---- Input for this task

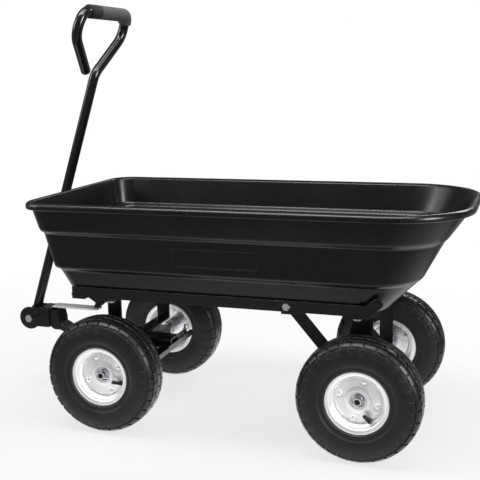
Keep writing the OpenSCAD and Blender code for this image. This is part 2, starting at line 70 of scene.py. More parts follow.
def noise(nt, co, scale, detail=3.0):
    n = nt.nodes.new("ShaderNodeTexNoise")
    n.inputs["Scale"].default_value = scale
    n.inputs["Detail"].default_value = detail
    nt.links.new(co, n.inputs["Vector"])
    return n.outputs["Fac"]


def cells(nt, co, scale):
    n = nt.nodes.new("ShaderNodeTexVoronoi")
    n.inputs["Scale"].default_value = scale
    nt.links.new(co, n.inputs["Vector"])
    return n.outputs["Distance"]


def ranged(nt, fac, lo, hi, a=0.3, b=0.7):
    """Maps a factor from a...b to lo...hi, held at both ends."""
    n = nt.nodes.new("ShaderNodeMapRange")
    for k, v in zip(("From Min", "From Max", "To Min", "To Max"), (a, b, lo, hi)):
        n.inputs[k].default_value = v
    nt.links.new(fac, n.inputs["Value"])
    return n.outputs["Result"]


def blended(nt, fac, a, b):
    n = nt.nodes.new("ShaderNodeMix")
    n.data_type = "RGBA"
    n.inputs["A"].default_value = (*a, 1)
    n.inputs["B"].default_value = (*b, 1)
    nt.links.new(fac, n.inputs["Factor"])
    return n.outputs["Result"]


def bumped(nt, sh, *layers):
    """Bump layers (height, strength, distance), one on top of the other."""
    normal = None
    for height, strength, distance in layers:
        n = nt.nodes.new("ShaderNodeBump")
        n.inputs["Strength"].default_value = strength
        n.inputs["Distance"].default_value = distance
        nt.links.new(height, n.inputs["Height"])
        if normal:
            nt.links.new(normal, n.inputs["Normal"])
        normal = n.outputs["Normal"]
    nt.links.new(normal, sh.inputs["Normal"])


def tub_plastic():
    m, nt, sh, co = base_material("tub_plastic", (0.006, 0.006, 0.0065), 0.28, spec=0.3)
    nt.links.new(ranged(nt, noise(nt, co, 5), 0.25, 0.32), sh.inputs["Roughness"])
    fac = ranged(nt, noise(nt, co, 60, 5), 0, 1)
    nt.links.new(blended(nt, fac, (0.005, 0.005, 0.0055), (0.008, 0.008, 0.0085)), sh.inputs["Base Color"])
    bumped(nt, sh, (noise(nt, co, 14, 2), 0.08, 0.004), (noise(nt, co, 1300, 2), 0.1, 0.0004))
    return m


def powder_coat():
    m, nt, sh, co = base_material("powder_coat", (0.004, 0.004, 0.0045), 0.15, spec=0.32)
    nt.links.new(ranged(nt, noise(nt, co, 30), 0.17, 0.23), sh.inputs["Roughness"])
    fac = ranged(nt, noise(nt, co, 300, 2), 0, 1)
    nt.links.new(blended(nt, fac, (0.011, 0.011, 0.0115), (0.016, 0.016, 0.0165)), sh.inputs["Base Color"])
    bumped(nt, sh, (noise(nt, co, 420, 1), 0.05, 0.0003))
    return m


def plated(name, color, dark, rough, spangle, metal=1.0):
    m, nt, sh, co = base_material(name, color, rough, metal=metal)
    fac = ranged(nt, noise(nt, co, 140, 4), 0, 1, 0.35, 0.65)
    nt.links.new(blended(nt, fac, dark, color), sh.inputs["Base Color"])
    nt.links.new(ranged(nt, noise(nt, co, 55, 4), rough - 0.03, rough + 0.04), sh.inputs["Roughness"])
    bumped(nt, sh, (noise(nt, co, 60, 1), spangle, 0.0008), (cells(nt, co, 900), 0.02, 0.0001))
    return m


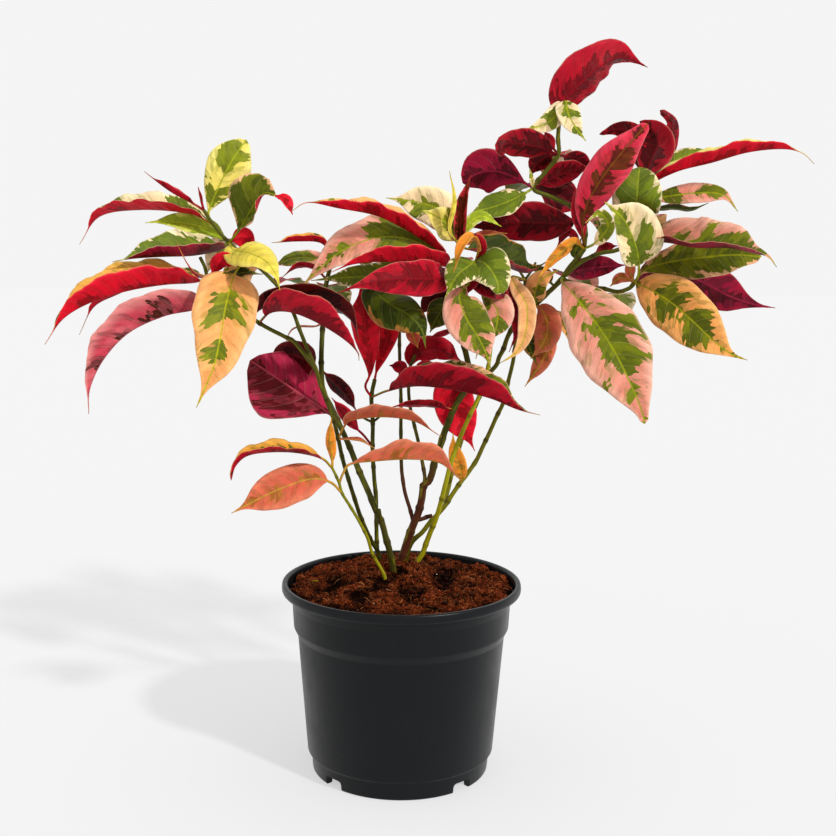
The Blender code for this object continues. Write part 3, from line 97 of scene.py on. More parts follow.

--------

▸ Given task
Pick out all the lines with the word "part" in them and copy them.

▸ Finished answer
Keep writing the OpenSCAD and Blender code for this image. This is part 2, starting at line 70 of scene.py. More parts follow.
The Blender code for this object continues. Write part 3, from line 97 of scene.py on. More parts follow.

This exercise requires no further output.